On Wed, Oct 30, 2019 at 03:35:24PM +0100, Josef Machytka wrote:
>Here are scripts which you can use to simulate problem:
>
>- create_tables.sql - creates all partitions
>- generate_data.sql - generates some data (technically you need only a few
>records, delete command will fail anyway)
>
>and try command:
>DELETE FROM bi.test_multilevel WHERE period_name = '....';
>
>PostgreSQL 12 will start to use more and more memory and will stop
>operation with "out of memory" (PostgreSQL 11 would crash)
>
Thanks for the scripts, I'm able to reproduce the issue. It does seem
most of the memory is allocated in inheritance_planner, where we do this
(around line 1500)
foreach(lc, child_appinfos)
{
...
/*
* Generate modified query with this rel as target.

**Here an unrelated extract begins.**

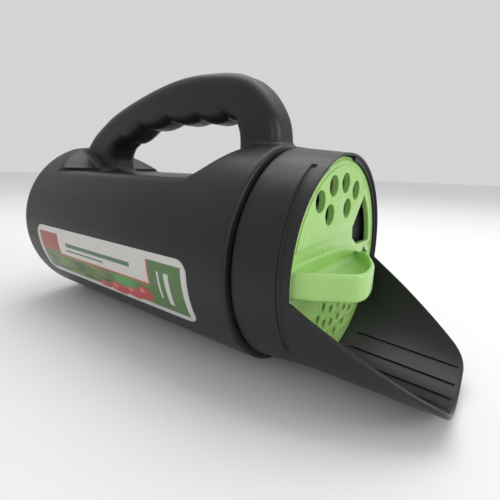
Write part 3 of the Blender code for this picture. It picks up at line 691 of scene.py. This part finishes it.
def build_label(look):
    """Printed film wrapped on the bottle's side, with its own millimetre coordinates for the print."""
    low, high = (math.radians(a) for a in LABEL_DEG)
    radius = BODY_RADIUS + LABEL_THICK
    height = (high - low) * radius
    length = LABEL_X[1] - LABEL_X[0]
    mesh = bmesh.new()
    layer = mesh.loops.layers.uv.new("print")
    rows = []
    for up in [height * (1 - math.cos(math.pi * i / 36)) / 2 for i in range(37)]:
        inside = min(LABEL_CORNER, up, height - up)
        short = LABEL_CORNER - math.sqrt(LABEL_CORNER ** 2 - (LABEL_CORNER - inside) ** 2)
        angle = low + up / radius
        row = []
        for column in range(41):
            along = short + (length - 2 * short) * column / 40
            place = (LABEL_X[0] + along, -radius * math.sin(angle), -radius * math.cos(angle))
            row.append((mesh.verts.new(place), (along / MM, up / MM)))
        rows.append(row)
    for below, above in zip(rows, rows[1:]):
        for i in range(40):
            corners = (below[i], below[i + 1], above[i + 1], above[i])
            face = mesh.faces.new([c[0] for c in corners])
            for loop, corner in zip(face.loops, corners):
                loop[layer].uv = corner[1]
    bmesh.ops.recalc_face_normals(mesh, faces=mesh.faces)
    if sum(face.normal.y for face in mesh.faces) > 0:
        bmesh.ops.reverse_faces(mesh, faces=mesh.faces)
    label = placed("label_print", mesh)
    solid = label.modifiers.new("thick", "SOLIDIFY")
    solid.thickness = LABEL_THICK + 0.1 * MM
    solid.offset = -1
    dress(label, look, "bottle", "label_film", "side_label")


# ---------------------------------------------------------------- materials

class Nodes:
    """Short way to write a material's nodes."""

    def __init__(self, name):
        self.material = bpy.data.materials.new(name)
        self.material.use_nodes = True
        self.tree = self.material.node_tree
        self.shader = self.tree.nodes["Principled BSDF"]

    def add(self, kind, inputs=(), **settings):
        node = self.tree.nodes.new(kind)
        for key, value in settings.items():
            setattr(node, key, value)
        for key, value in dict(inputs).items():
            self.put(node.inputs[key], value)
        return node

    def put(self, socket, value):
        if isinstance(value, bpy.types.NodeSocket):
            self.tree.links.new(value, socket)
        else:
            socket.default_value = value

    def math(self, operation, a, b=0.0, clamp=False):
        node = self.add("ShaderNodeMath", {0: a, 1: b}, operation=operation, use_clamp=clamp)
        return node.outputs[0]

    def mix(self, share, a, b):
        node = self.add("ShaderNodeMix", data_type="RGBA")
        self.put(node.inputs[0], share)
        self.put(node.inputs[6], a)
        self.put(node.inputs[7], b)
        return node.outputs[2]

    def remap(self, value, low, high, to_low, to_high):
        node = self.add("ShaderNodeMapRange", {0: value, 1: low, 2: high, 3: to_low, 4: to_high})
        return node.outputs[0]

    def noise(self, vector, scale, detail=2.0, rough=0.5):
        node = self.add("ShaderNodeTexNoise", {"Vector": vector, "Scale": scale, "Detail": detail,
                                               "Roughness": rough})
        return node.outputs[0]

    def set(self, **inputs):
        for key, value in inputs.items():
            self.put(self.shader.inputs[key.replace("_", " ")], value)


def moulded(name, dark, light, roughness, grain, wear):
    """Moulded plastic: fine surface grain, uneven gloss, faint flow marks and lighter scuffed edges."""
    n = Nodes(name)
    place = n.add("ShaderNodeTexCoord").outputs["Object"]
    cloud = n.noise(place, 28, 3)
    stretched = n.add("ShaderNodeMapping", {"Vector": place, "Scale": (30, 400, 400)}).outputs[0]
    streak = n.noise(stretched, 1.0, 3, 0.6)
    edge = n.add("ShaderNodeNewGeometry").outputs["Pointiness"]
    worn = n.math("MULTIPLY", n.remap(edge, 0.53, 0.60, 0, wear), n.remap(n.noise(place, 220, 4), 0.4, 0.65, 0, 1))
    base = n.mix(n.remap(cloud, 0.3, 0.7, 0, 1), (*dark, 1), (*light, 1))
    bright = tuple(min(1, 2.2 * c + 0.01) for c in light)
    n.set(Base_Color=n.mix(worn, base, (*bright, 1)))
    gloss = n.math("ADD", n.remap(cloud, 0.3, 0.7, roughness - 0.04, roughness + 0.05),
                   n.remap(streak, 0.35, 0.65, -0.03, 0.03))
    n.set(Roughness=gloss)
    n.shader.inputs["Specular IOR Level"].default_value = 0.32
    fine = n.noise(place, 2600, 2)
    soft = n.noise(place, 90, 2)
    height = n.math("ADD", n.math("MULTIPLY", fine, grain), n.math("MULTIPLY", soft, 0.5))
    bump = n.add("ShaderNodeBump", {"Strength": 0.35, "Distance": 0.05 * MM, "Height": height}).outputs[0]
    n.set(Normal=bump)
    return n.material


def glossy_green():
    n = Nodes("dial_green")
    place = n.add("ShaderNodeTexCoord").outputs["Object"]
    cloud = n.noise(place, 45, 3)
    dust = n.remap(n.noise(place, 700, 5, 0.65), 0.60, 0.72, 0, 0.22)
    base = n.mix(n.remap(cloud, 0.3, 0.7, 0, 1), (0.33, 0.58, 0.155, 1), (0.38, 0.63, 0.19, 1))
    n.set(Base_Color=n.mix(dust, base, (0.52, 0.66, 0.38, 1)))
    n.set(Roughness=n.remap(cloud, 0.3, 0.7, 0.24, 0.33))
    n.shader.inputs["Subsurface Weight"].default_value = 0.12
    n.shader.inputs["Subsurface Radius"].default_value = (0.4, 1.0, 0.25)
    n.shader.inputs["Subsurface Scale"].default_value = 0.0015
    bump = n.add("ShaderNodeBump", {"Strength": 0.25, "Distance": 0.04 * MM,
                                    "Height": n.noise(place, 420, 3)}).outputs[0]
    n.set(Normal=bump)
    return n.material


def rubber():
    n = Nodes("seal_rubber")
    place = n.add("ShaderNodeTexCoord").outputs["Object"]
    speck = n.noise(place, 900, 4)
    n.set(Base_Color=n.mix(speck, (0.02, 0.02, 0.021, 1), (0.05, 0.05, 0.052, 1)))
    n.set(Roughness=n.remap(speck, 0.3, 0.7, 0.65, 0.85))
    n.set(Normal=n.add("ShaderNodeBump", {"Strength": 0.4, "Distance": 0.05 * MM, "Height": speck}).outputs[0])
    return n.material


def printed_film():
    """Label print: a white border and strip, a green field with soft bands, red round shapes and plain bars."""
    n = Nodes("label_film")
    uv = n.add("ShaderNodeUVMap", uv_map="print").outputs[0]
    split = n.add("ShaderNodeSeparateXYZ", {0: uv})
    u, v = split.outputs[0], split.outputs[1]

    def box(u0, u1, v0, v1, soft=0.25):
        """1 inside a box of the print, in millimetres from the label's lower back corner."""
        across = n.math("MINIMUM", n.math("SUBTRACT", u, u0), n.math("SUBTRACT", u1, u))
        up = n.math("MINIMUM", n.math("SUBTRACT", v, v0), n.math("SUBTRACT", v1, v))
        return n.remap(n.math("MINIMUM", across, up), -soft, soft, 0, 1)

    def blob(u0, v0, ru, rv, soft=0.12):
        a = n.math("DIVIDE", n.math("SUBTRACT", u, u0), ru)
        b = n.math("DIVIDE", n.math("SUBTRACT", v, v0), rv)
        reach = n.math("SQRT", n.math("ADD", n.math("MULTIPLY", a, a), n.math("MULTIPLY", b, b)))
        return n.remap(reach, 1 - soft, 1 + soft, 1, 0)

    wave = n.add("ShaderNodeCombineXYZ", {0: n.math("MULTIPLY", u, 0.03), 1: n.math("MULTIPLY", v, 0.16)})
    bands = n.noise(wave.outputs[0], 1.6, 4, 0.55)
    leafy = n.noise(uv, 0.35, 4, 0.6)
    field = n.mix(n.remap(bands, 0.38, 0.62, 0, 1), (0.02, 0.06, 0.012, 1), (0.15, 0.22, 0.025, 1))
    field = n.mix(n.remap(leafy, 0.5, 0.7, 0, 0.5), field, (0.10, 0.25, 0.03, 1))
    white = (0.60, 0.58, 0.55, 1)
    color = n.mix(box(4, 154, 4, 33.5, 0.5), white, field)
    color = n.mix(box(126, 154, 4, 33.5), color, n.mix(leafy, (0.03, 0.10, 0.015, 1), (0.07, 0.19, 0.03, 1)))
    color = n.mix(n.math("MULTIPLY", box(4, 30, 20, 33.5), n.remap(leafy, 0.35, 0.6, 0.6, 1)), color,
                  (0.34, 0.025, 0.02, 1))
    for u0, v0, ru, rv in ((92, 6, 9, 4.5), (108, 7.5, 8, 5), (120, 10, 6, 5), (76, 5, 6, 2.6)):
        color = n.mix(blob(u0, v0, ru, rv), color, (0.50, 0.02, 0.03, 1))
        color = n.mix(blob(u0 - ru / 3, v0 + rv / 3, ru / 4, rv / 4, 0.8), color, (0.75, 0.25, 0.2, 1))
    color = n.mix(blob(103, 15, 11, 4.5, 0.4), color, (0.05, 0.30, 0.06, 1))
    color = n.mix(box(30, 128.6, 18.2, 37), color, (0.50, 0.04, 0.03, 1))
    color = n.mix(box(30, 127.4, 19.2, 37), color, white)
    color = n.mix(box(0, 158, 33.5, 60), color, white)
    for u0, u1, v0, v1 in ((40, 112, 25.6, 28.4), (40, 84, 22.4, 23.6)):
        color = n.mix(box(u0, u1, v0, v1), color, (0.04, 0.13, 0.05, 1))
    for u0, u1, v0, v1 in ((141, 144.5, 9, 28), (135.5, 137, 12, 28)):
        color = n.mix(box(u0, u1, v0, v1), color, white)
    paper = n.noise(uv, 6, 4)
    color = n.mix(n.remap(paper, 0.3, 0.8, 0, 0.12), color, (0.45, 0.44, 0.40, 1))
    n.set(Base_Color=color, Roughness=n.remap(paper, 0.3, 0.7, 0.30, 0.42))
    n.shader.inputs["Coat Weight"].default_value = 0.1
    n.shader.inputs["Coat Roughness"].default_value = 0.2
    bump = n.add("ShaderNodeBump", {"Strength": 0.2, "Distance": 0.05 * MM, "Height": n.noise(uv, 0.5, 3)})
    n.set(Normal=bump.outputs[0])
    return n.material


# ---------------------------------------------------------------- camera, light, floor

def point_camera():
    """Camera close to the cap, at a height just above the bottle's shelf."""
    azimuth, elevation, roll = (math.radians(a) for a in (36.462, 13.418, 1.575))
    back = Vector((math.sin(azimuth) * math.cos(elevation), -math.cos(azimuth) * math.cos(elevation),
                   math.sin(elevation)))
    right = Vector((math.cos(azimuth), math.sin(azimuth), 0))
    up = back.cross(right)
    tilted_right = math.cos(roll) * right + math.sin(roll) * up
    tilted_up = math.cos(roll) * up - math.sin(roll) * right
    data = bpy.data.cameras.new("camera")
    data.sensor_width = 36
    data.lens = 24.74
    data.clip_start = 0.01
    camera = bpy.data.objects.new("camera", data)
    bpy.context.scene.collection.objects.link(camera)
    turn = Matrix((tilted_right, tilted_up, back)).transposed().to_4x4()
    place = Vector((FRONT_X + 63.926 * MM, -168.61 * MM, AXIS_Z + 46.752 * MM))
    camera.matrix_world = Matrix.Translation(place) @ turn
    bpy.context.scene.camera = camera


def light(name, place, target, size, power, color=(1, 1, 1)):
    data = bpy.data.lights.new(name, "AREA")
    data.shape = "RECTANGLE"
    data.size, data.size_y = size
    data.energy = power
    data.color = color
    lamp = bpy.data.objects.new(name, data)
    bpy.context.scene.collection.objects.link(lamp)
    lamp.location = place
    lamp.rotation_euler = (Vector(target) - Vector(place)).to_track_quat("-Z", "Y").to_euler()


def light_studio():
    light("top_softbox", (-0.1, 0.35, 1.0), (0, 0, 0.05), (1.2, 0.8), 6)
    light("window", (1.0, -0.7, 0.45), (0.03, 0, 0.12), (0.16, 0.3), 1.6, (0.80, 0.87, 1.0))
    light("front_softbox", (1.3, 0.45, 0.55), (0.09, 0, 0.06), (0.6, 0.5), 5)
    world = bpy.data.worlds.new("studio")
    bpy.context.scene.world = world
    world.use_nodes = True
    background = world.node_tree.nodes["Background"]
    background.inputs["Color"].default_value = (1, 1, 1, 1)
    background.inputs["Strength"].default_value = 0.66
    bpy.context.scene.view_settings.view_transform = "Standard"


def lay_floor():
    mesh = bpy.data.meshes.new("floor")
    mesh.from_pydata([(-4, -4, 0), (4, -4, 0), (4, 4, 0), (-4, 4, 0)], [], [(0, 1, 2, 3)])
    floor = bpy.data.objects.new("floor", mesh)
    bpy.context.scene.collection.objects.link(floor)
    look = bpy.data.materials.new("floor")
    look.use_nodes = True
    shader = look.node_tree.nodes["Principled BSDF"]
    shader.inputs["Base Color"].default_value = (0.86, 0.86, 0.86, 1)
    shader.inputs["Roughness"].default_value = 0.7
    mesh.materials.append(look)


def main():
    point_camera()
    light_studio()
    lay_floor()
    bottle_black = moulded("bottle_black", (0.011, 0.011, 0.011), (0.017, 0.017, 0.017), 0.40, 0.5, 0.35)
    cap_black = moulded("cap_black", (0.012, 0.012, 0.013), (0.019, 0.019, 0.020), 0.38, 0.35, 0.4)
    build_bottle(bottle_black)
    build_cap(cap_black)
    build_dial(glossy_green())
    build_label(printed_film())
    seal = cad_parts["sealing_ring"]
    seal.data.materials.clear()
    seal.data.materials.append(rubber())


main()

We first apply
* adjust_appendrel_attrs, which copies the Query and changes
* references to the parent RTE to refer to the current child RTE,
* then fool around with subquery RTEs.
*/
subroot->parse = (Query *)
adjust_appendrel_attrs(subroot,
(Node *) parent_parse,
1, &appinfo);
...
}
This unfortunately allocates a Query struct that is about ~4.3MB *per
partition*, and you have ~10000 of them, so 43GB in total.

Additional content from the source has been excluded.